First Order Phase Transition in a New Cellular Automaton Model within the Framework of Kerner's Three-Phase Traffic Theory

Abstract

The cellular automata model proposed by Tian and Jia, was established in the framework of Kerner’s three-phase traffic theory and able to reproduce the three-phase traffic flow. But the first order transition from free flow to synchronized flow, which has been observed in the real traffic, could not be reproduced in the Tian and Jia model. One can see that the synchronized flow begin to emerge in Tian and Jia model, when the density is very low, which is obviously not consistent with the real traffic. Therefore, the authors improved their model by the following main aspects. (i) The randomisation probability function and the deceleration extent in the new model have considered more situations according to the real traffic than that of Tian and Jia model. (ii) The slow-to-start rule in the new model is different with that of Tian and Jia model, since the slow-to-start rule in Tian and Jia model is not insistent with the real traffic. (iii) According to the new model, all vehicles will go through the randomisation step first according to its updated rules.

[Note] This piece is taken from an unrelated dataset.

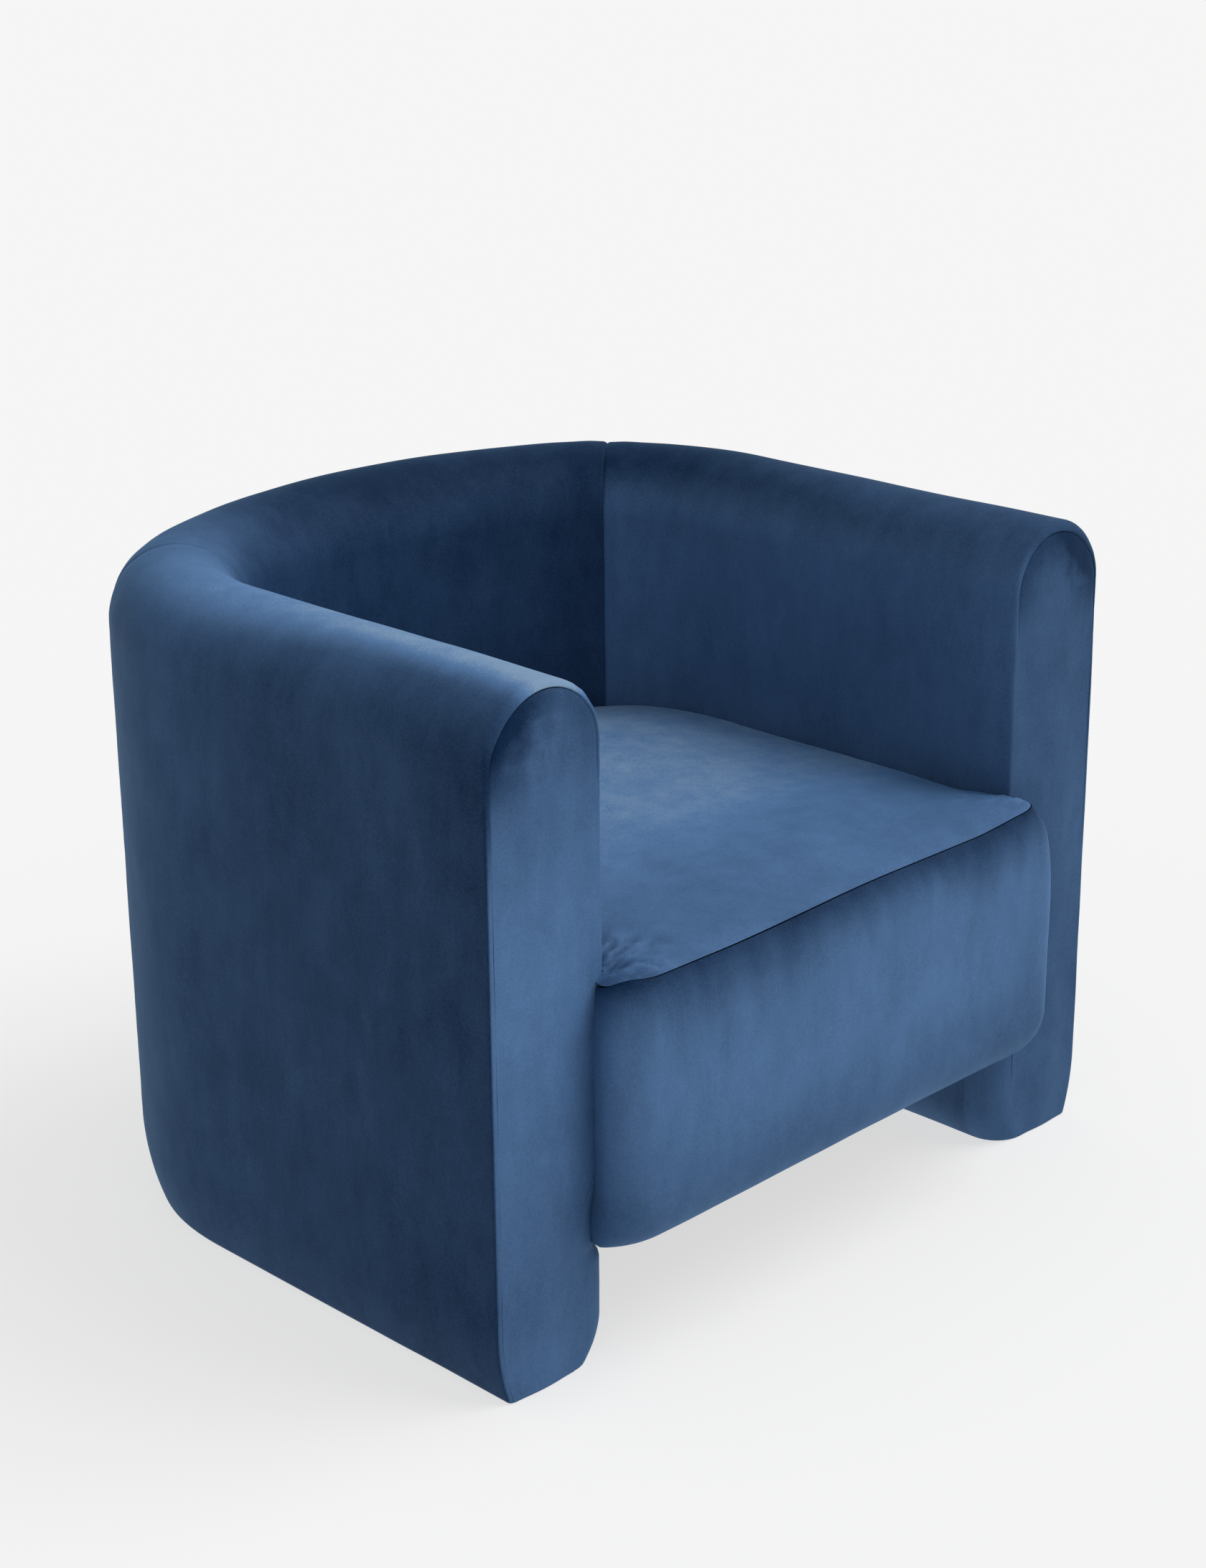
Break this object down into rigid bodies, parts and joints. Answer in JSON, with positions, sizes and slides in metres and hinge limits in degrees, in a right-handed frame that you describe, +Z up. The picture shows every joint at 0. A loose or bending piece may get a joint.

Through these improvements, the new model can successfully reproduce the first order transition from free flow to synchronized flow, which is clearly shown on the fundamental diagram. Moreover, one can see the coexistence of the free flow and synchronized flow on the space-time plots, which is strong evidence of this transition. Then the 1-min average flux density diagram, the correlation functions are presented to identify the synchronized flow state. All results have shown that the new model is well consistent with the empirical findings.